A.A.K. Niazi, on his return from a POW camp in India, was demoted by the Bhutto government and dismissed from the army. He later joined a rightwing political party, but made no headway with it. He wrote his account of the 1971 conflict and called it ‘Betrayal of East Pakistan’. Niazi died in February 2004.

Khadim Hussain Raja served in the Pakistan army till his retirement. After his death in September 1999, his account of the crisis of 1971 was published posthumously as ‘A Stranger in My Own Country: East Pakistan 1969-71’.

Rao Farman Ali went through a career rebirth following his release from a POW camp in India. He was retired from the army and subsequently joined the Ziaul Haq regime as minister for petroleum and was also national security advisor to the dictator.  He wrote ‘How Pakistan Got Divided’, his narrative on the war in Bangladesh. Farman Ali passed away in January 2004.

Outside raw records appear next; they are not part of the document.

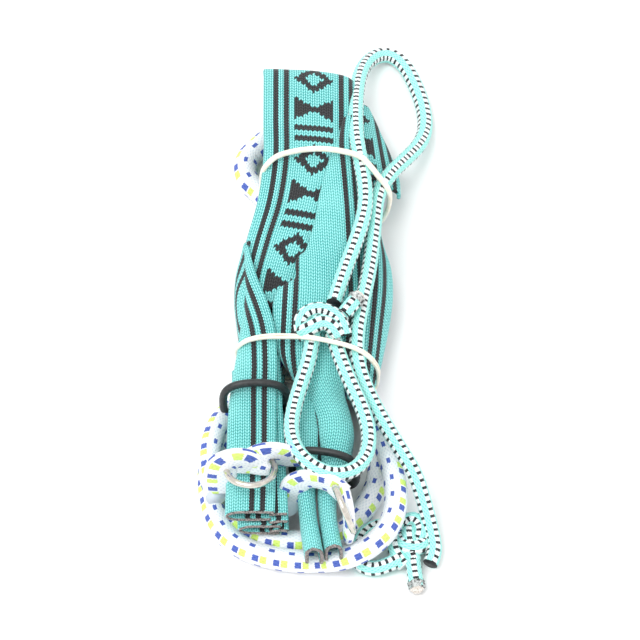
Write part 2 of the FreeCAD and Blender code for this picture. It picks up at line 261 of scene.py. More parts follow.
def rope_paint(name):
    """White braided rope with groups of blue dashes, each led by a yellow-green one."""
    paint = Paint(name, roughness=0.6, specular=0.3, sheen=0.1)
    around, along = paint.lay()
    repeat = 7.7
    column = (around * 6.0).floor()
    spot = (around * 6.0).part() - 0.5
    third = (column / 3.0).part()
    offset = third.above(0.2) * 0.9 + third.above(0.5) * 0.9 + column.above(2.5) * 3.4
    place = ((along - offset) / repeat).part() * repeat
    ragged = (spot * 34.0).wave() * 0.12
    narrow = 0.29 - third.below(0.2) * 0.13
    blue = spot.size().below(narrow) * (place + ragged).below(2.3)
    ahead = ((along - offset + 2.9) / repeat).part() * repeat
    green = spot.size().below(0.33) * (ahead + ragged).below(2.4) * third.above(0.5)
    braid_a = (around * 20.0 + along / 2.2).part() - 0.5
    braid_b = (around * 20.0 - along / 2.2).part() - 0.5
    height = (0.5 - (braid_a * braid_b).size() * 2.0).clamp()
    # Painted light and shade: braid crowns are painted near white and grooves bluish grey, the blue and green
    # dashes are shaded the same way, and noise adds random tone.
    painted_light_and_tone = (height * 1.5 + paint.noise(4000.0) * 0.4).clamp()
    white = paint.blend(painted_light_and_tone, rgb(206, 216, 228), rgb(250, 251, 253))
    tinted = paint.blend(green, white, paint.blend(painted_light_and_tone, rgb(190, 226, 90), rgb(222, 248, 130)))
    paint.colour(paint.blend(blue, tinted, paint.blend(painted_light_and_tone, rgb(46, 66, 148), rgb(84, 108, 192))))
    paint.bump(height, 0.22)
    return paint.material


def speckled_paint(name, first, second, scale, roughness, depth, metallic=0.0, specular=0.5):
    """A moulded or metal surface: two colours mixed by noise, with the same noise as bump."""
    paint = Paint(name, roughness, metallic, specular)
    grain = paint.noise(scale, 4.0)
    spread = ((grain - 0.35) * 3.0).clamp()
    paint.colour(paint.blend(spread, first, second))
    paint.rough(grain * 0.25 + (roughness - 0.12))
    paint.bump(grain, depth)
    return paint.material


PLAIN_WEBBING = webbing_paint("teal_webbing", False)
PATTERNED_WEBBING = webbing_paint("teal_patterned_webbing", True)
LEASH = cord_paint("teal_cord")
TOW_ROPE = rope_paint("white_rope")
KEEPER_RUBBER = speckled_paint(
    "grey_rubber", rgb(34, 36, 37), rgb(50, 53, 54), 900.0, 0.42, 0.02)
BAND_RUBBER = speckled_paint(
    "cream_rubber", rgb(243, 233, 214), rgb(253, 248, 238), 500.0, 0.5, 0.03)
STEEL = speckled_paint(
    "steel", rgb(206, 200, 190), rgb(224, 219, 210), 600.0, 0.24, 0.0006, metallic=1.0)
# The pale pinkish-grey mottle on the melted edge is partly painted highlight on the glossy bead and partly
# its own lighter melt.
MELTED = speckled_paint(
    "melted_edge", rgb(40, 43, 43), rgb(176, 164, 160), 1900.0, 0.34, 0.16)
FRAYED = speckled_paint(
    "frayed_cord_sheath", rgb(26, 30, 30), rgb(226, 232, 230), 1100.0, 0.6, 0.2)
CUT_CORE = speckled_paint(
    "cut_cord_core", rgb(190, 180, 168), rgb(248, 244, 238), 1300.0, 0.5, 0.15)


# ---------------------------------------------------------------- shared builders
def add_mesh(name, points, faces, paints, paint_of=None, uvs=None, body="bundle", slot=None):
    """A smooth mesh piece from points in millimetres, riding on a body of the frame."""
    mesh = bpy.data.meshes.new(name)
    mesh.from_pydata([Vector(p) * MM for p in points], [], faces)
    for paint in paints:
        mesh.materials.append(paint)
    mesh.polygons.foreach_set("use_smooth", [True] * len(faces))
    if paint_of is not None:
        mesh.polygons.foreach_set("material_index", paint_of)
    if uvs is not None:
        layer = mesh.uv_layers.new(name=LAY_UV)
        layer.data.foreach_set("uv", np.asarray(uvs, np.float32).ravel())
    mesh.validate()
    mesh.update()
    piece = bpy.data.objects.new(name, mesh)
    bpy.context.scene.collection.objects.link(piece)
    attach(piece, body)
    return piece


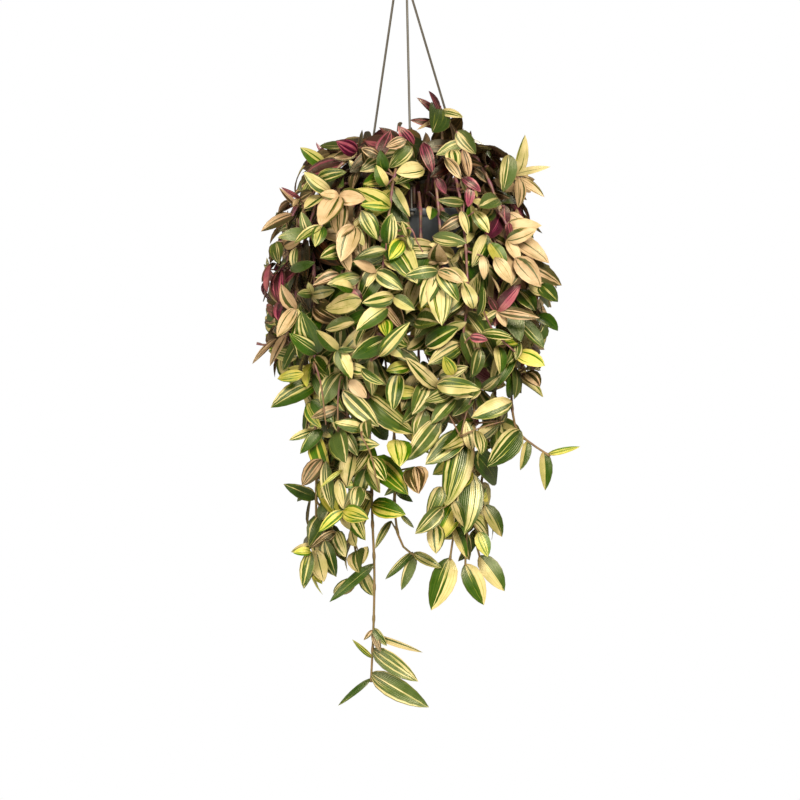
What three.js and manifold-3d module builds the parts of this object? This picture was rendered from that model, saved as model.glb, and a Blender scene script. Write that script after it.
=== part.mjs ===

Brigadier Siddik Salik, whose account of the Bangladesh war in ‘Witness to Surrender’ papered over his role in Dhaka, was a prisoner of war in India. He later served Ziaul Haq as media adviser. On 17 August 1988, he perished in the air crash that killed Zia and a host of others.

Other genocide men, notably General Abdul Hamid Khan, General Ghulam Umar and General SGMM Peerzada, lived in disgrace after 1971.

S.M. Ahsan and Sahibzada Yaqub Khan, who resigned their positions in March 1971 rather than take military action against Bengalis, died in 1989 and 2016, in that order. Yaqub Khan served as Pakistan’s foreign minister in the governments of Ziaul Haq and Benazir Bhutto, prior to which he was ambassador in Washington.

Zulfikar Ali Bhutto, a key figure in precipitating the crisis in 1971, served as President of rump Pakistan from December 1971 to August 1973 and as Prime Minister till July 1977, when his handpicked army chief ousted him from power. Tried and convicted for murder, he was hanged in April 1979.

Fifty years after March 1971, we have not forgotten. Half a century on, we pay homage to all our compatriots who lost their lives through the perfidy of generals turned merchants of bloodletting.